Their collective works have also bridged a wide gap between 'theory' and 'praxis', the bane of traditional neoclassical economics. Kremer initiated some of these aspects with his experiments on field-design during his work on de-worming in Kenyan schools. Duflo and Banerjee expanded this micro-experimental design to many more countries.
Over time, through their interventions, developing nations (like India) could change policy designs on improving delivery outcomes for healthcare, education, etc.
Their methodological innovation of using Randomised Controlled Trials (which have also received a fair share of criticism in recent years), offered a useful field-based design for scholars and policy evaluators to conduct trials of assessment with concerned subject groups.
Banerjee, Duflo and Kremer have been instrumental in showing how 'practical insights' shape 'economic theory'.
In 2003, Banerjee and Duflo helped set up J-PAL, the Abdul Latif Jameel Poverty Action Lab, at Massachusetts Institute of Technology. Soon, J-PAL became a global network of development researchers united by the mission to improve the 'quality' of policies that affect 'poor people' worldwide and by ensuring that policy decisions are based on 'scientific evidence'.
The application of RCT can be explained here with an illustration. For example, if the government of a given state has come out with a new advanced technological tool to enable better learning outcomes for school students belonging to a specific class-grade (say, between grade six and eight), RCT would involve sampling a quantum from the total number of schools where the scheme needs to be actually implemented.
So, through a random sampling, any 100 schools out of 400 (total to be targeted) will have the advanced technological tool allowed for implementation, while others will continue to use the status quo methods, and this would be done to see whether the new pedagogical experiment makes any difference in student learning outcomes (which was the goal of the government policy). This micro, field-based approach brought an experimental turn in economic analysis.

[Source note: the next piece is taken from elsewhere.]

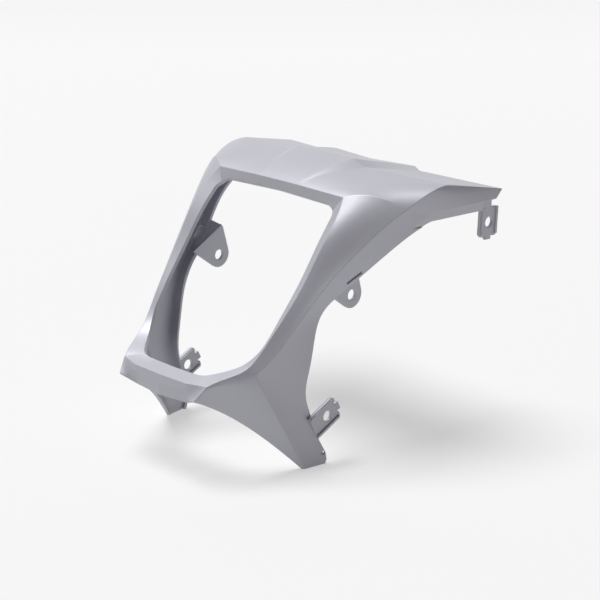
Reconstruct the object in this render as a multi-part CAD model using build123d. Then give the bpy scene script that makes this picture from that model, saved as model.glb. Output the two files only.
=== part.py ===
from build123d import *
import os
from math import comb, cos, radians, sin

import numpy as np

# Headlight cowl: one moulded shell, mirrored about the plane X = 0. Lengths are in mm.
# The origin is in the middle of the axis through the two side lugs, -Y is the front
# and +Z is up.

wall = 2.5
plate = 2.2
hole_radius = 4.0
floor_z = -116.9

# Side lugs: a flat ear in a plane of constant X, on the origin axis. A twisted plate
# joins the ear to the flank, and a slot runs through that plate.
lug_middle_x = 69.6
lug_tip_radius = 9.7
lug_root_front = (-24.0, 6.0)
lug_root_back = (4.3, 21.0)
flank_root_front = (75.4, -24.6, 2.8)
flank_root_back = (85.4, 2.6, 24.4)
lug_root_square = (0, -0.625, 0.78)
lug_slot = (20.0, 12.5, 2.0)
lug_slot_middle = (84.0, -10.6, 17.6)
lug_slot_angle = 33.5

# Fixing tabs, lower one behind the leg and rear one under the wing
tab_half_width = 9.3
tab_reach = 10.6
tab_corner = 1.5
tongue_half_width = 3.0
tongue_reach = 12.9
relief_size = (1.2, 2.0)
rib_width = 2.0
rib_height = 1.0
rib_inset = 0.6
lower_tab_middle_x = 74.4
lower_tab_hole = (-28.8, -82.2)
lower_tab_angle = 25.5
lower_tab_root = 15.0
rear_tab_middle_x = 104.0
rear_tab_hole = (106.5, 39.2)
rear_tab_angle = -93.0
rear_tab_root = 11.0

# The rear tab hangs on a neck and a shelf inside the side wall of the wing
neck_size = (plate, 10.0, 12.5)
neck_foot = (99.0, 48.0)
shelf_size = (4.5, 8.0, 2.5)
shelf_foot = (99.0, 58.0)

# Lamp opening, cut square to the plane of the lamp. The plane leans back from upright.
lamp_lean = 36.87
lamp_plane_distance = 44.4
opening_top = 49.0
opening_bottom = -99.5
opening_top_corner = [(49.5, 47.6), (57.3, 44.0), (60.2, 36.0)]
opening_side = [(60.2, 36.0), (61.2, 6.0), (58.2, -59.0)]
opening_low_corner = [(58.2, -59.0), (54.3, -72.5), (46.6, -84.9), (37.6, -94.0), (26.0, -99.0)]

# Rear and lower outline seen from the side, as Y and Z. The rear edge is turned in.
wing_points = [(150, 90), (131, 76), (115.6, 63.0), (109.4, 57.0), (97.0, 56.5), (97.0, 50.2), (47.0, 50.6)]
flank_points = [(47.0, 50.6), (29.3, 43.7), (2.4, 24.3), (-24.2, 3.0)]
waist_points = [(-24.2, 3.0), (-35.4, -9.5), (-40.3, -24.5)]
leg_points = [(-40.3, -24.5), (-44.2, -44.0), (-47.0, -60.0), (-46.0, -69.0)]
foot_points = [(-46.0, -69.0), (-37.8, -96.0), (-31.5, -109.0), (-31.0, -114.0), (-32.5, floor_z)]
rear_return = 8.0
return_depth = 1.9
foot_slot = (2.6, 5.0, 2.8)
foot_slot_middle = (75.0, -32.5, -108.5)
return_end_z = -106.0
return_end_x = 72.6

# Band set back along the lower edge of the wing's side wall
band_top = [(102.0, 31.0, 56.8), (108.2, 98.5, 56.8)]
band_bottom = [(99.9, 31.0, 48.0), (107.3, 98.5, 48.0)]

# Sections round the lamp opening. Each runs from inside the opening (lip) over the
# bezel crease and the ridge to the outer edge. The visor rises above the straight
# line from crease to ridge, near the crease first and then near the ridge.
top_middle = dict(lip=(0, -4.8, 58.0), bezel=(0, -4.0, 71.4),
                  ridge=(0, 44.1, 83.8), edge=(0, 93.0, 70.6))
top_panel = dict(lip=(20.5, -5.4, 58.0), bezel=(20.5, -3.9, 71.3),
                 ridge=(28.4, 44.1, 83.6), edge=(41.2, 96.6, 71.3))
top_step = dict(lip=(21.5, -5.4, 58.0), bezel=(21.5, -3.9, 71.3),
                ridge=(39.7, 45.8, 78.9), edge=(53.5, 88.4, 71.3))
chin_side = dict(lip=(12.0, -94.0, -43.4), bezel=(26.8, -118.0, -47.3),
                 ridge=(26.8, -118.3, -52.0), edge=(26.8, -117.0, -62.0))
chin_middle = dict(lip=(0, -94.0, -43.4), bezel=(0, -118.3, -47.5),
                   ridge=(0, -119.5, -54.0), edge=(0, -119.5, -62.4))
middle_rise = (5.6, 10.0)
panel_rise = (5.6, 9.8)
step_rise = (5.4, 8.0)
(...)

Today, J-PAL remains engaged in conducting about 850 to 880 distinct RCTs in close to 80 countries, whose research spans across the subject areas of healthcare, microfinance, labour market governance, environment and designs of social support programmes.

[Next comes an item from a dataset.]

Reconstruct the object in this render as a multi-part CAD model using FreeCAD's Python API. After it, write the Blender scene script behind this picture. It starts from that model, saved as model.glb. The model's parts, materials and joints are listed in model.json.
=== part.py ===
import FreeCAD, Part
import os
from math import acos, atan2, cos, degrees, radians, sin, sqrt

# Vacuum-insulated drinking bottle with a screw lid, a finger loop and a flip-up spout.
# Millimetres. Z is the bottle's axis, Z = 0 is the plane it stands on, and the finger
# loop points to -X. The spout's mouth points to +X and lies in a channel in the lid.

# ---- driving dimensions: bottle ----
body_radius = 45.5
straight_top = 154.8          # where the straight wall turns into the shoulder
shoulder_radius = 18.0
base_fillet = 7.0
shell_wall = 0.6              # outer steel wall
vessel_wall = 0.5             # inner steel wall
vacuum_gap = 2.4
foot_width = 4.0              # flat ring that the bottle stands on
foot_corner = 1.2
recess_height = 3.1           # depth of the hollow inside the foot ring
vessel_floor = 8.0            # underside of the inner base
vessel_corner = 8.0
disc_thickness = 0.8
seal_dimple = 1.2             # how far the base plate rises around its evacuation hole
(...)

India has been the largest office for J-PAL and the institution's first set of partners included organisations such as Seva Mandir and Pratham (from civil society). It is an ironically sad state of affairs to witness a gradual degradation in India's own national income accounting and other statistical infrastructure, considering how India became an incubation centre for pursuing major development experiments for J-PAL and in conducting RCTs to improve governance.
Another critical aspect of the laureates' work has been gauging incentive compatibility within existing (or new) policies. This entails using RCTs here to know what kind of incentives work and under what conditions. A context-dependent scenario for designing an appropriate set of incentives is key to policy effectiveness. Banerjee and Duflo's work allowed a parallel network of researchers to pursue context-dependent trials to test the effectiveness of social policy outcomes.
For the nature of chronic developmental challenges faced by countries (like India) today, a closer review and assessment of each of the laureates' scholarship, and their contributions in areas of social and economic policy within developing nations, is a must. More importantly, the sum of their contributions reflects how often an armchair, exclusivist approach to social science research and academic scholarship is counter-productive to designing and implementing policies.
Constant collaborative engagement with different stakeholders provides a mutually reinforcing feedback loop of sorts to conduct, design and develop research methods for those considered, and this is something that each of the laureates have always laid emphasis on in their conversations and work. Similarly, a process of constant experimentation institutionalised in the form of J-PAL would not have been possible without a collaborative, experimental spirit of fieldwork.